Éthique de la condition humaine

Léon Vandermeersch a puisé dans la pensée antique chinoise, et notamment dans le formidable travail civilisationnel de Confucius, les valeurs éthiques de la condition humaine, dans une responsabilité individuelle que la psychanalyse interroge quant au désir. « À chaque personne incombe le devoir de se situer dans cette trame de relations en conformité avec sa condition humaine, sa position sociale et sa responsabilité politique », écrivait-il dans son livre Sagesses chinoises (Flammarion, 1997, cosigné avec Jean de Miribel.

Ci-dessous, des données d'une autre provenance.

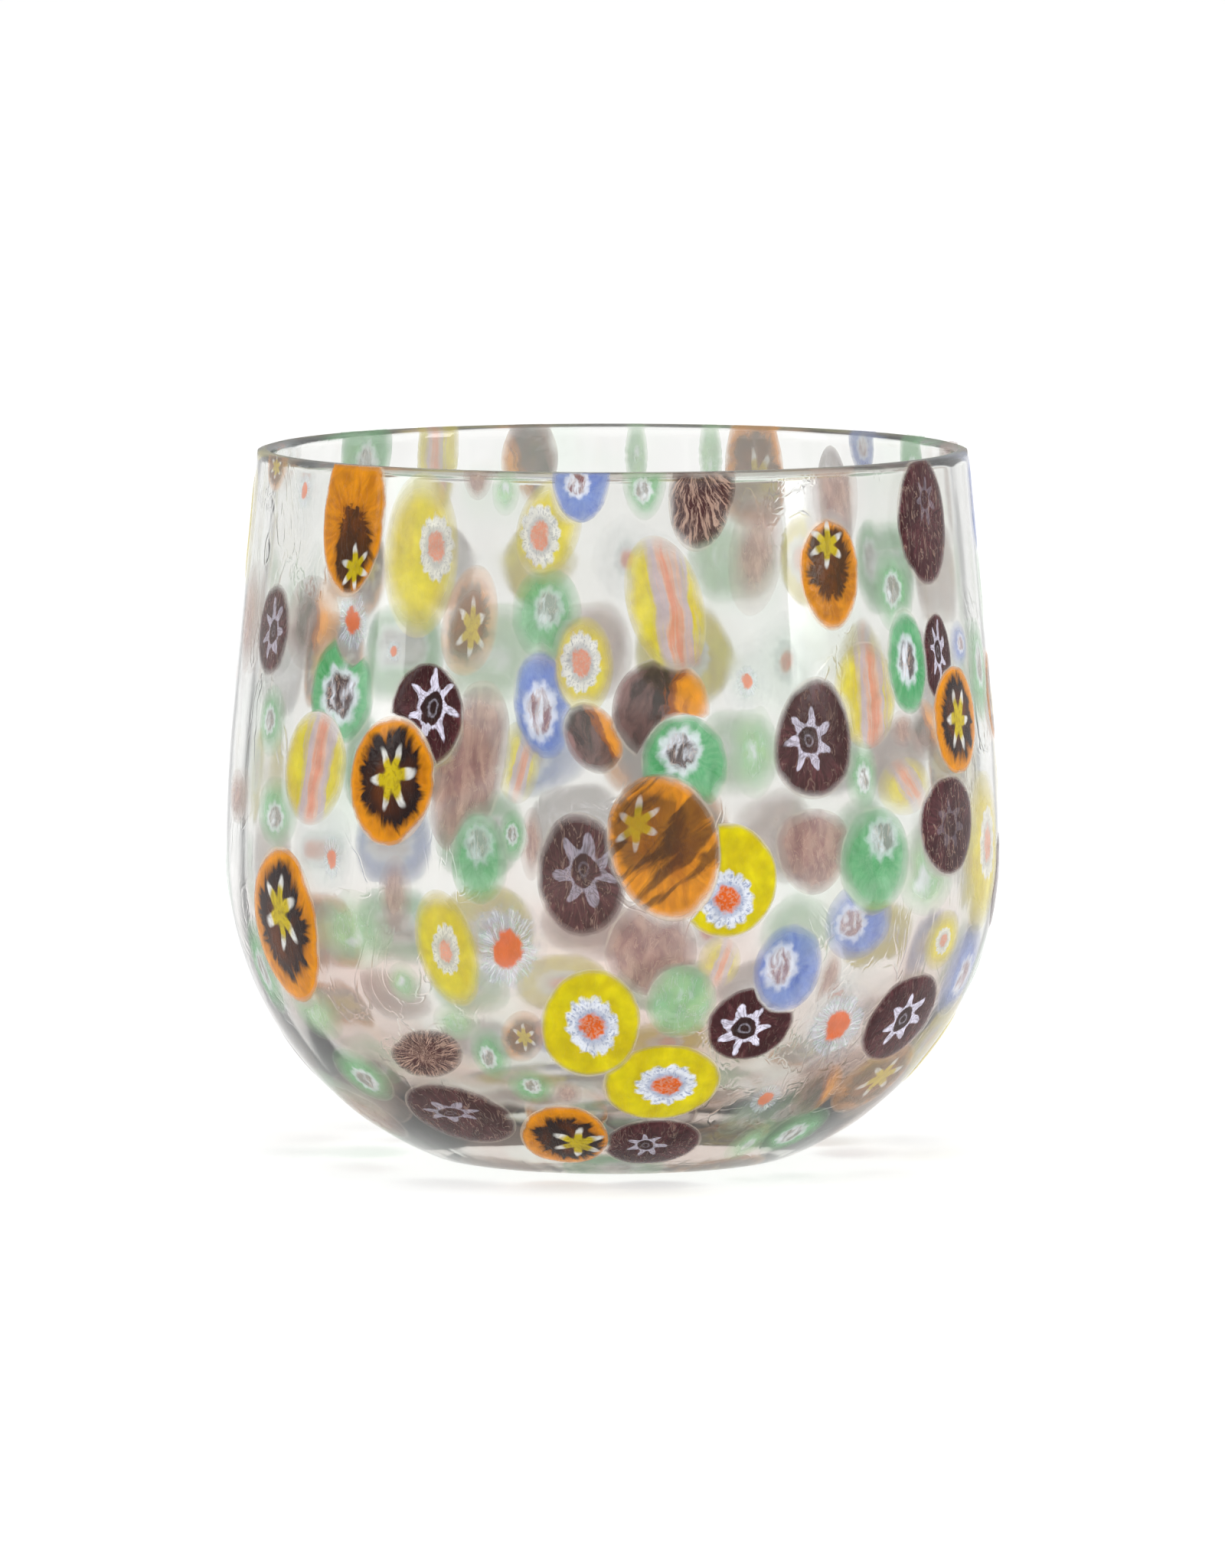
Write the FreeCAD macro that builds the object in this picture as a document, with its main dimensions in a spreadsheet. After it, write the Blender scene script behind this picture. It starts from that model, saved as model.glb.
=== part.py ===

Dans l’allégorie du Rêve du papillon, où le penseur taoïste Zhuang Zi se rêvant en papillon ne sait plus au réveil s’il est le papillon ou lui-même, Leon Vandermeersch voyait dans cette réversibilité du rêve, l’indicible indifférenciation ontologique qui efface l’opposition de l’être au non être. L’allégorie taoïste, comme l’allégorie platonicienne, signifie par un détour ce que la transcendance a d’indicible, du côté de l’invisible. Ce qui a permis à Vandermeersch de critiquer subtilement Lacan en usant de la parabole du poète.

Certains sages montrant la lune de leur index ne voient pas plus loin que le bout de leur doigt. La transcendance dans la pensée chinoise n’est pas l’idée d’un monde situé au-dessus des hommes et qu’habiteraient des esprits manipulant les éléments naturels. Elle est plutôt entendue comme transcendance de la norme par rapport à ce qui lui est soumis, du principe originel par rapport aux dix mille êtres qui en procèdent, écrivait-il aussi dans son livre majeur Wangdao ou La Voie royale, Recherches sur l’esprit des institutions de la Chine archaïque (EFEO, 1980, puis You Feng, 2009). Cet ouvrage publié en deux volumes à la suite de sa thèse d’État est consacré aux fondements des antiques civilisations Shang et Zhou.

Dans son dernier essai, Ce que la Chine nous apprend – Sur le langage, la société, l’existence (Gallimard, 2019), Leon Vandermeersch nous lègue en vision testamentaire tout l’intérêt à aller puiser dans cette civilisation autre les ressources nécessaires à penser l’humain en l’homme.